2017~2024 Warm Up Time And Cold Temp Indicator

This morning my daughter was getting ready to hit the road in her 2019 CX-5 at 9am, with the ambient temp at -2F. With all of the CD-related $hit coming from Mazda over the past couple of years, I'm always monitoring for anything unusual happening with our vehicles. So I naturally wanted to find out what a start that cold would produce. Although it might go down to -15F every 10 years or so, -2 is about as cold as it gets for us in a normal year at 9am.

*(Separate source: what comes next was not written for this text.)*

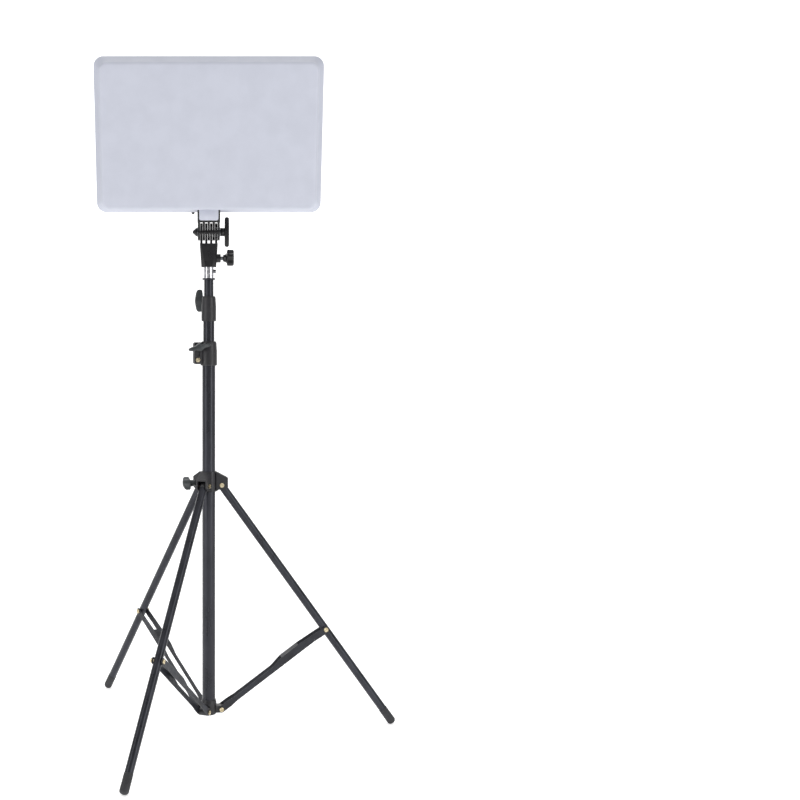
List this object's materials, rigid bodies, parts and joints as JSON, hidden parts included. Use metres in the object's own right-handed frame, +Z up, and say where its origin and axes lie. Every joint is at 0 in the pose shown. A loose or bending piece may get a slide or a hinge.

So when I hit the button, it cranked 4 times - not surprisingly quite a bit slower than normal, but then fired right up with no sputtering or any other issue. The engine immediately went to 1800 rpm, and stayed there for around 30 seconds. Then after the 30 seconds, the rpm started to very slowly drop, and eventually went under 1000 after a couple of minutes. I was very happy to hear no unusual noise during that entire time, and the engine sounded fine at all rpms.

Startup on any day that's not excessively cold is normally 1200 rpm, with a fairly quick (i.e. 10-15 second) drop down under 1000 rpm. This leads me to believe that, by doing something 'extra', the engineers who were involved in the operational design, believed that excessively cold weather may be potentially harmful to the engine. And so they programmed in a much more significant warmup cycle (for those who are willing to wait it out).

Personally, I'm on board with their message, and have previously reminded the ladies in the house multiple times, to let our vehicles warm up longer when the weather is colder, and to always take it easy for the first 5 minutes on the road as well. JMO, FWIW, based strictly on gut feel.
 
The engine immediately went to 1800 rpm, and stayed there for aisround 30 seconds. Then after the 30 seconds, the rpm started to very slowly drop,
That's more or less consistent with my vehicle. 1800 RPM was the starting point today in my below freezing garage. Here's the thing. It does this in warmer weather too. And regardless of how long it idles, even just a few seconds, and regardless of the temp, putting it in gear drops the RPMs immediately to as low as 750. I consider this normal. -2 F? A little longer than 10 seconds might be prudent. 20 some degrees in the garage today? Meh. 10 seconds is enough.

It could be worse. Years ago my BMW 320i manual trans froze up in -20 F parked on the street. After a minute or two of warm up I could jam it into first. Limped around the block before it loosened up enough to get it into second. None the worse for wear, though. ;) Didn't have any trans or clutch issues before getting rid of it.